Dat giant playschool toy
Dat giant playschool toy sized plastic bezel, fixed height stand, 1080p on a 27″, Nope.
Even with this monitor’s
Even with this monitor’s shortcomings, which honestly are just whiny rich kid complaints that really don’t matter at all, this sets an important precedent about improved color reproduction at an affordable price. The average LCD isn’t anywhere near even the average CRT when we were transitioning to LCD and they still made CRTs. This should help actually progress display technology that has been stagnant for like 10 years.
There is misinformation in a
There is misinformation in a number of these comments. This monitor uses quantum dots to expand the color gamut of the display. That’s it.

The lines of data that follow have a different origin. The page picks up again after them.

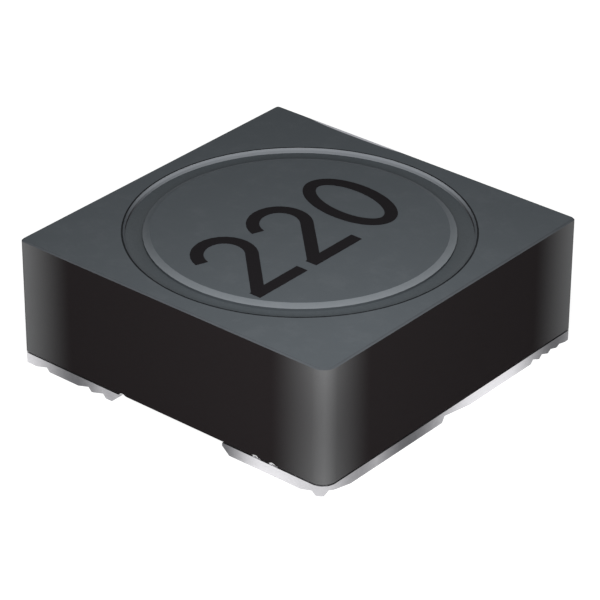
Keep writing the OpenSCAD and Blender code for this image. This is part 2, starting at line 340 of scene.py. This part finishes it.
# %% The end of a ferrite recipe
DUST_AMOUNT = 0.02
FERRITE_TONES = (0.91, 1.09)  # how unevenly the powder fired
FERRITE_SATIN = (0.6, 0.85)  # roughness
FERRITE_RELIEF = 0.002  # mm


def finish_ferrite(tree, shader, skin, speckle, position, facing):
    """The end of both ferrite recipes: a little dust, an uneven tone, a satin skin and its relief."""
    dusty = use(tree, dust, Position=position, Up=facing[2], Amount=DUST_AMOUNT)["Mask"]
    skin = blend(tree, dusty, skin, BARE_GREY)
    toned = span(tree, speckle["Tone"], *FERRITE_TONES)
    skin = put(tree, "ShaderNodeVectorMath", {0: skin, "Scale": toned}, operation="SCALE").outputs[0]
    tree.links.new(skin, shader.inputs["Base Color"])
    tree.links.new(span(tree, speckle["Tone"], *FERRITE_SATIN), shader.inputs["Roughness"])
    roughen(tree, shader, speckle["Height"], FERRITE_RELIEF)


print("ferrite finish ready")

# %% [markdown]
# ### Wear and painted light on the shield
# Wear and painted light go on over the zones. At the rounder corner, which is nearest the
# front lamp, the painted highlight is dimmed more than at the three sharp ones. One edge of
# the top has a pale crescent, and a thin dark line painted on the flat top all round the bore
# is the shade at the edge of that recess. The narrow bevel round the outside was pressed, not
# ground, so it stays darker, and the small chips in the lower front edge are white, as
# residue from the tinning can leave them.

# %% Make the shield's material
KEY_CORNER = (half, -half, (shield_low.z + shield_high.z) / 2 / MM)
# How far the painted corner highlight is dimmed at the key corner, nearest the front lamp.
KEY_HIGHLIGHT_DIMMING = 0.42
KEY_REACH = 4.5  # mm round the middle of that corner
CORNER_HIGHLIGHT_CURVE = 1.5  # above 1, the painted highlight gathers at the corner
EDGE_W = 0.05  # mm
EDGE_WEAR = 0.04
PALE_CRESCENT_MIDDLE = -2.75  # mm along the rear edge
PALE_CRESCENT_REACH = 2.3  # mm either way
PALE_CRESCENT_DEPTH = 0.18  # mm in from the side
PALE_CRESCENT_FADE = (-0.01, 0.03)  # mm, from just outside the crescent to inside it
RIM_SHADE_W = 0.05  # mm
CHIPS_AT = (-1.95, 3.45, 4.11)  # mm along the front edge
CHIP_R = 0.16  # mm
CHIP_FADE = (CHIP_R + 1.5 * SOFT, CHIP_R + SOFT)
CHIP_PALE = colour(250, 250, 250)
CHIP_Z = shield_low.z / MM - CHIP_R / 2

speckle = use(tree, grain, Position=position, Grain_size=0.05, Pore_size=0.05)
# Painted highlight: the sides grow lighter towards each upright corner, less at the key corner.
corner_highlight = put(tree, "ShaderNodeMapRange",
           {"Value": from_corner, "From Min": CORNER_HIGHLIGHT_REACH, "From Max": 0.0}).outputs[0]
corner_highlight = calc(tree, "POWER", corner_highlight, CORNER_HIGHLIGHT_CURVE)
dimmed_at_key = use(tree, patch, Position=position, Centre=KEY_CORNER, Reach=KEY_REACH)["Mask"]
corner_highlight = times(tree, corner_highlight, calc(tree, "SUBTRACT", 1.0, times(tree, dimmed_at_key, KEY_HIGHLIGHT_DIMMING)))
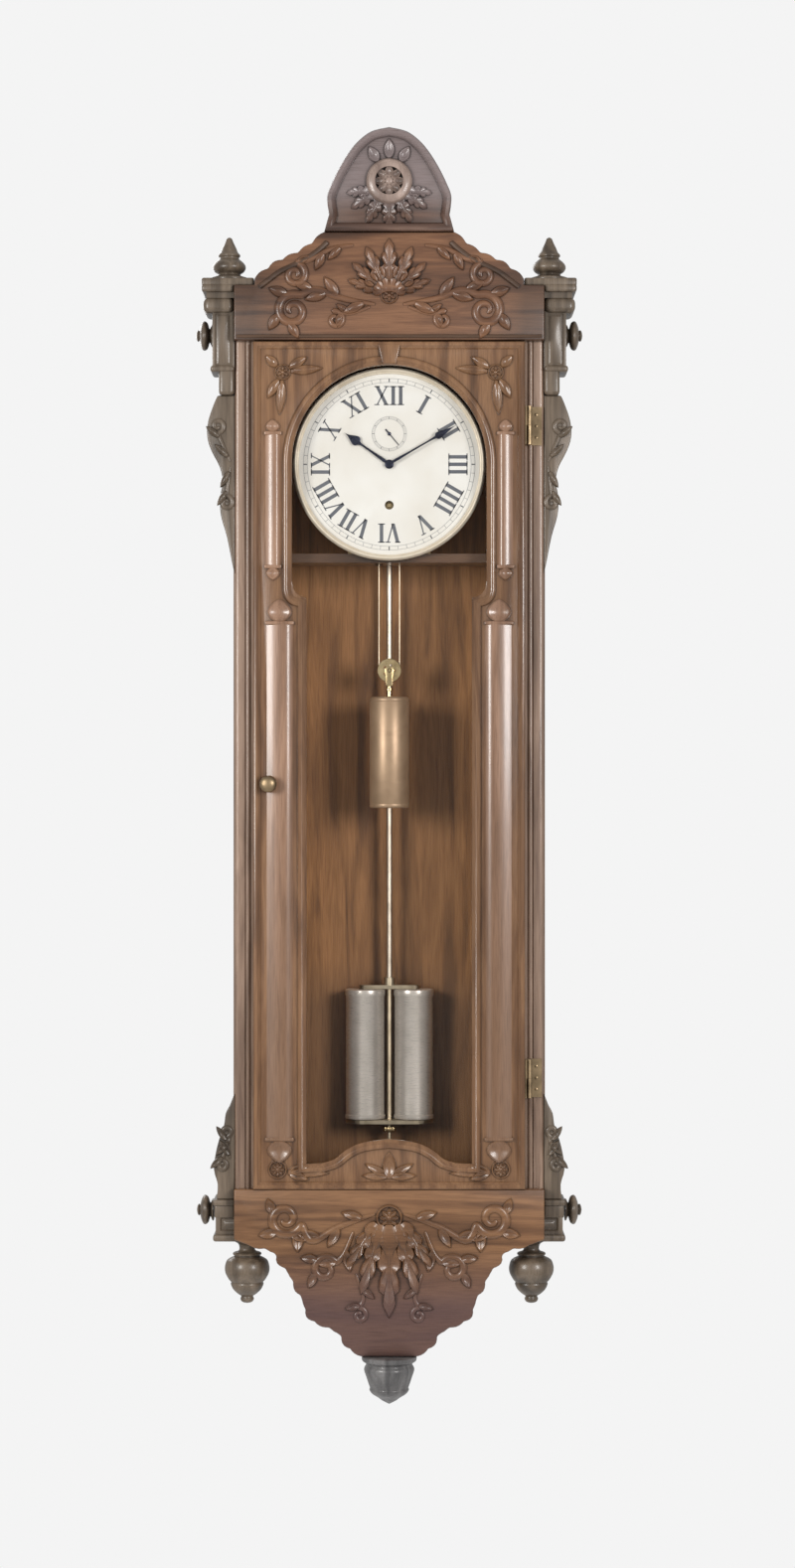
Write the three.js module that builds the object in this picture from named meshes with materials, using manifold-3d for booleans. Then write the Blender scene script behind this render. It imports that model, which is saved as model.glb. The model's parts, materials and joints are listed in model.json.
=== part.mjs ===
// A tall wall regulator clock in a carved walnut case, with a mercury seconds
// pendulum and a weight-driven movement. Millimetres, +Z up. The wall is the
// plane Y = 0, the clock faces -Y, and the origin is on the rear face of the
// hanger plate, on the centre line.

import * as THREE from 'three';
import { mergeVertices } from 'three/addons/utils/BufferGeometryUtils.js';
import Module from 'manifold-3d';

const wasm = await Module();
wasm.setup();

// General clearances
const GAP = 0.3; // between pieces that rest against each other
const RUNNING_GAP = 0.4; // around a pin or a pivot
const OVERRUN = 4; // how far a cutting or joining solid runs past its neighbour
const WELD = 0.001; // points closer than this are one point

// The case and the door, whose arched head fits round the dial
const CASE = { halfWidth: 242, board: 14, back: 18, stile: 44, stileThickness: 18 };
const DOOR = { margin: 30, thickness: 24, gap: 2.4, headRail: 36, headStile: 60, openingSide: 185,
  waistStile: 83, shoulder: 26, footRail: 39, hump: 39, rebate: 6, rebateDepth: 5 };
const DOOR_HALF_WIDTH = CASE.halfWidth - DOOR.margin;
const ARCH_RADIUS = DOOR_HALF_WIDTH - DOOR.headStile;

// Levels above the hanger plate's origin. The case is as long as the pendulum needs, which
// hangs from a pivot 70 above the dial's centre.
const CASE_TOP = 18;
const CREST_FOOT = -68;
const DOOR_TOP = -70;
const DIAL_HEIGHT = DOOR_TOP - DOOR.headRail - ARCH_RADIUS;
const PENDULUM_LENGTH = 1005; // from the pivot to the middle of the jars
const CASE_FOOT = DIAL_HEIGHT - PENDULUM_LENGTH - 169;
const DOOR_FOOT = CASE_FOOT + 40;

// Depths in front of the wall
const CASE_DEPTH = 170; // to the front edges of the side boards
const CABLE_DEPTH = 120; // the plane of the barrel, the pulley and the weight
const PENDULUM_DEPTH = 53; // the plane in which the pendulum swings

const HANGER = { width: 62, height: 84, thickness: 4, above: 24, hole: 8, slot: 4, drop: 34,
  rise: 12, well: 10 };
const CREST = { thickness: 22, clearance: 1, step: 13, height: 169, crownHalfWidth: 101 };
const HEAD = { height: 162, thickness: 30, boss: 34, bossHeight: 78, bossRise: 9 };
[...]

This is just a wide color gamut IPS monitor. HDR, good black levels, fast response times, etc. aren’t guaranteed features. They all need to be correctly implemented by the manufacturer on a case-by-case basis.
Quantum dots being released in consumer products is a good thing as it will push the adoption of BT 2020 and HDR content if quantum dots are able to compete with WLED in consumer monitors. OLED is still the panel type you’ll want in 5-10 years when the technology has matured.
I’m looking for a monitor
I’m looking for a monitor that will not trigger migraines in my daughter. I think perhaps it is from the back lighting and possible local dimming, if I am correct, many monitors (all ?) use pulse coded modulation to regulate brightness, and I think this may be the issue for her.
Does this qdot monitor use PCM backlighting or is it d by dot photo luminescent?